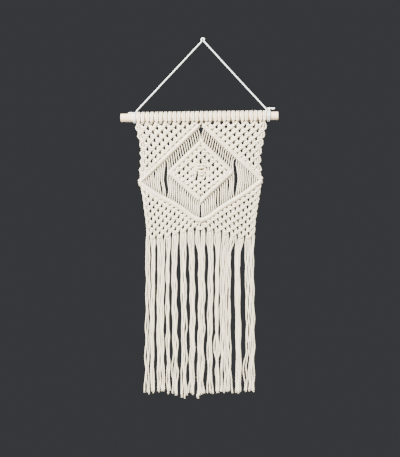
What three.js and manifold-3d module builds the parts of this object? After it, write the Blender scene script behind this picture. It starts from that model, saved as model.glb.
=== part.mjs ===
// Macrame wall hanging: a knotted cotton panel with a long fringe, on a wooden rod with a hanging cord.
// Millimetres. +X is to the right seen from the front, +Y is towards the wall and +Z is up.
// The origin is the underside of the hanging cord's bend, where it rests on its nail.
import * as THREE from "three";
import { mergeVertices } from "three/addons/utils/BufferGeometryUtils.js";
import Module from "manifold-3d";

const wasm = await Module();
wasm.setup();

// Driving dimensions
const gap = 0.3; // air between neighbouring pieces
const netCord = 4; // diameter of the cotton cord the panel is knotted from
const hangingCord = 3.2; // diameter of the thinner cord it hangs from
const rod = {
  radius: 9, left: -184, right: 168, midZ: -174.7, tilt: THREE.MathUtils.degToRad(0.8), sides: 32,
};
const heading = { left: -149, right: 143.4, heads: 29, sides: 20 };
const panel = {
  y: -3, topLeft: -153, topRight: 147, floatsThick: 4, knotsThick: 8, bandsThick: 11, bandWidth: 11,
};
const scallop = { depth: 2.2, pitch: 16.5, stepsPerPitch: 4 };
const fringe = {
  left: -129.7, right: 118.7, leftZ: -453.5, rightZ: -451.5, thick: 6, wave: 1.2, steps: 9,
  // The spine is the strip under the panel that holds the bunches, deepest where the panel is shortest
  spineHeight: 9, spineSlope: 0.5, spineLevel: -448, startZ: -432, bunchGap: 3, endHeight: 6,
};
const hitch = { turns: 2, width: 7 }; // the hanging cord's turns round the rod
const knot = { radius: 3, fromHeading: 4.8 };
const tail = { length: 10.5, droop: 0.8 };
const cotton = { roughness: 0.95, metalness: 0 };
const cream = new THREE.Color(0.87, 0.83, 0.74);
const white = new THREE.Color(0.86, 0.86, 0.85);
const paleWood = new THREE.Color(0.8, 0.68, 0.5);

const wrapRadius = (cord) => rod.radius + gap / 2 + cord; // outside of a cord wound round the rod
const rodZ = (x) => rod.midZ + x * Math.tan(rod.tilt);

// The panel's sides, from the rod down, as smooth curves through [x, z]
const curveThrough = (points) => new THREE.SplineCurve(points.map((p) => new THREE.Vector2(...p)));
const leftSide = curveThrough([[-153, -188.5], [-147, -215], [-140.5, -240], [-139.5, -272], [-144.5, -318],
  [-138.5, -345], [-133, -384], [-128.5, -420], [-127.5, -453]]);
const rightSide = curveThrough([[145, -184.5], [137, -222], [130.5, -255], [129, -283], [135, -314],
  [128, -355], [120, -405], [116.5, -451]]);
// The panel's lower edge, from left to right, where the knots end and the fringe begins
const lowerEdge = [[-100, -449], [-73, -442], [-45, -436], [-18, -428], [-3, -424.5], [15, -429], [47, -441],
  [75, -444], [95, -446.5]];

// Corners of the two diamonds of diagonal hitches: top, left, bottom, right
const outerDiamond = [[-4, -191], [-143, -322], [-3, -408], [137, -316]];
const innerDiamond = [[-5, -225], [-79, -298], [-3, -368], [67, -296]];
// The widest gaps between the loose cords, as [x, top z, bottom z, width]
const slots = [[-82.5, -279, -354, 6], [71, -266, -354, 6], [-4.3, -199, -223, 3.4], [-4.5, -371, -396, 3]];
const slotEnds = 0.12; // share of a slot's height over which it comes to a point

// The fringe's bunches, left to right: number of cords, middle and width half way down, heights of the ends
const bunches = [
  { cords: 4, x: -124, width: 11, ends: [-789, -792] },
  { cords: 3, x: -112, width: 8.4, ends: [-785, -786] },
  { cords: 6, x: -94, width: 16.4, ends: [-784, -787, -783] },
  { cords: 3, x: -78, width: 8, ends: [-788, -786] },
  { cords: 4, x: -62.8, width: 12, ends: [-789, -794] },
  { cords: 5, x: -43, width: 13.2, ends: [-790, -800, -796] },
  { cords: 4, x: -24.4, width: 12, ends: [-786, -792] },
  { cords: 5, x: -3.8, width: 15.2, ends: [-802.6, -795, -788] },
  { cords: 4, x: 16.4, width: 12, ends: [-788, -789] },
  { cords: 3, x: 32, width: 8.6, ends: [-787, -785.5] },
  { cords: 7, x: 51, width: 24.6, ends: [-784, -786, -783.5, -788] },
  { cords: 4, x: 78.6, width: 12.8, ends: [-787, -786.5] },
  { cords: 6, x: 105, width: 20.6, ends: [-785, -783.5, -786.5] },
];

// The hanging cord's route, from the left hitch over the nail to the right one
const nailBend = { radius: 3.2, steps: 6 };
const cordUp = [[-148.2, -161.4], [-115, -126], [-80, -88.5], [-45, -51.2], [-18, -22.3], [-7, -10.6],
  [-3.3, -6.4], [-2.4, -3.9]];
const cordDown = [[2.4, -3.9], [3.3, -6.4], [7, -10.6], [18, -22.6], [45, -52.2], [80, -90.2], [112, -124.8],
  [140.6, -155.4]];

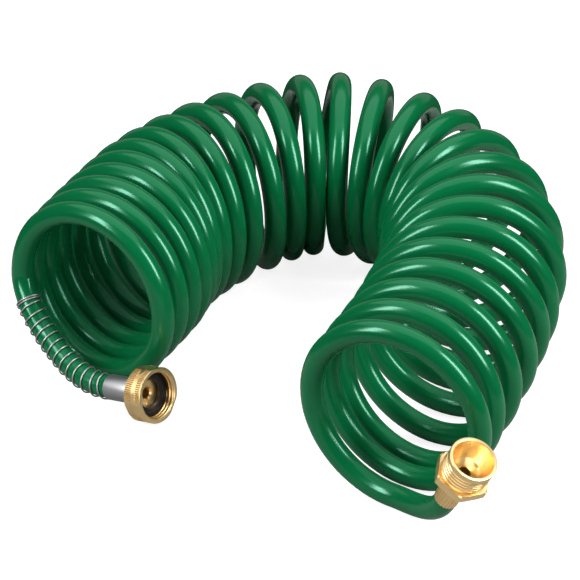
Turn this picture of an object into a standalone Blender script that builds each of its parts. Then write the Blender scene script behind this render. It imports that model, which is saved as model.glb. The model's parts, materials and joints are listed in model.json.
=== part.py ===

┄┄┄┄┄┄

### The task
Return exactly the leading lines of the listing, stopping after the line in which "wasm.setup();" occurs.

### Task answer
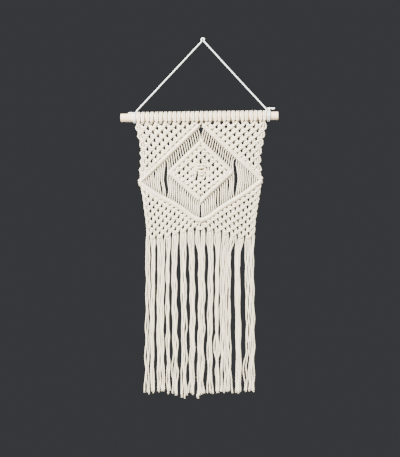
What three.js and manifold-3d module builds the parts of this object? After it, write the Blender scene script behind this picture. It starts from that model, saved as model.glb.
=== part.mjs ===
// Macrame wall hanging: a knotted cotton panel with a long fringe, on a wooden rod with a hanging cord.
// Millimetres. +X is to the right seen from the front, +Y is towards the wall and +Z is up.
// The origin is the underside of the hanging cord's bend, where it rests on its nail.
import * as THREE from "three";
import { mergeVertices } from "three/addons/utils/BufferGeometryUtils.js";
import Module from "manifold-3d";

const wasm = await Module();
wasm.setup();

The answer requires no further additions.